Strolling down the busy streets outside Kolkata’s New Market recently, this writer saw a young man driving his scooter at breakneck speed, shouting, “Hato...rasta do. Yeh India hai, Pakistan nahin hai [Get out of the way. This is India, not Pakistan]”.

His aggression and choice of words was endorsed by Shyam Mandal, a vendor. “It is a fact that this city has been converted into a mini Pakistan,” he remarked. While avoiding any reference to Banerjee’s appeasement of minorities, he added: “The Muslims here are a law unto themselves…even the police cannot say anything to them. All the Hindus driving scooters wear helmets but Muslims refuse to do so…they insist on wearing their skull caps.”

BJP’s Hindutva agenda

Realising that there is immense scope for Hindu consolidation due to simmering anger against the chief minister’s perceived preferential treatment of minorities, the BJP is leaving no stone unturned to push its Hindutva agenda here. It recently organised an armed procession to celebrate Ram Navmi and is also invoking the goddesses Saraswati and Durga to woo the Hindu majority in West Bengal. At the same time, the BJP’s state unit uses every opportunity to remind the people about how they are not being allowed to practice their faith in their own country.

Having fought the Leftists on their own ground, the Trinamool chief is struggling to counter the BJP’s brand of politics. Today, it is the BJP which is setting the agenda while Banerjee is busy responding to it. The Trinamool Congress countered the Ram Navmi processions organised by the BJP with Hanuman Jayanti yatras. Finding herself on unknown territory, Banerjee is making strenuous efforts to highlight that she is a true believer of Hinduism, which is distinct from the BJP’s hardline Hindutva. At public events, Banerjee has also taken to invoking Durga and reciting shlokas.

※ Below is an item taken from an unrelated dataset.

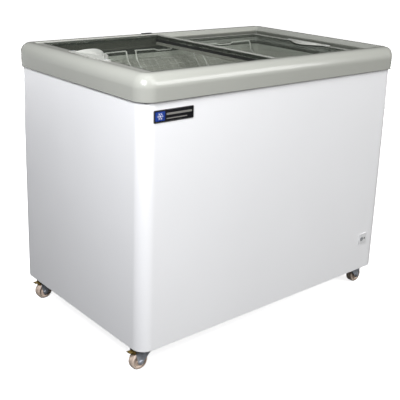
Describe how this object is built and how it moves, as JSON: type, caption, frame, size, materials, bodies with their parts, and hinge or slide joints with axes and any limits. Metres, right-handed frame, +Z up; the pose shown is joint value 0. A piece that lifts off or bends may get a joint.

It is clear that with the BJP whipping up religious fervour, the West Bengal chief minister faces a familiar dilemma: how does she ensure that she does not alienate Hindus without abandoning the minorities.

While Banerjee is still figuring out a coherent political strategy to counter the BJP, she is not averse to using the state machinery and her party cadres to take on the saffron party. The violence witnessed in the recent municipal elections in the state is a clear pointer to how this confrontation is going to play out in the coming months.